不过在下卖酒,既不像卓文君和司马相如夫妇二人卖得那样浪漫,亦不像白胜和晁盖、吴用等八位好汉卖得那样狡狯,而是卖得有些恼心!
事情是这样的——
大约是本世纪之初吧,那年把园里苹果卖了。务过果园的过来人都晓得,最挠心的便是卖了果子讨账难。那年冬天几乎跑穿鞋底,经纪才以物抵价给了些白酒。果子的收购价是经纪定的,白酒的折款价也是经纪定的,说起来人人恼火。但又一想,能收回些成本先收回些,总比一文不得要强些。

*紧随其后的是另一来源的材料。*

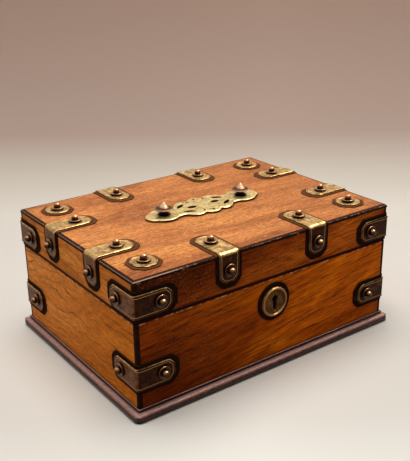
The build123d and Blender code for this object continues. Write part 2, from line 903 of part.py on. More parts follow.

随后的问题,便是设法把酒变成钱,毕竟建园务果不是为了喝酒的。不久春节临近,弟弟邀我到他在县城里的商店帮忙。这倒是个机会,我便把酒带了去。
已记不清酒的名称了,反正是安徽出的一种名不见经传的牌子。为了促销,我和弟弟把这款酒陈列在一进店门就能看见的中间货架最醒目的位置上,价格只比经纪的折款略高一些。然而大年前后最为畅销的黄金日子一天天过去了,此酒却无人问津。这样可不行!如果再过了正月十五,那就更没戏了,而这时候孩子们就要开学,还要指望这些钱呢!
怎么办?减价卖吗?按照常理,好像应该是这样。但可以说,那简直是作死。我想了想,不如来个逆向思维,加大售价试试看。加多少?加少了恐怕无用,那就加到高于低档、低于中档的价位。嗨,果然立竿见影,不几天便销售一空。
事情就是这样子。
这些难以说清的事儿,其实很有趣。有些琢磨琢磨,或许还可以琢磨出个道道儿来;有些则不然。“不然”怎么办?两个办法:一是留俟好事者考焉,世上总有能人;二是如郑板桥所说“难得糊涂”,实在不行了就先糊涂糊涂吧。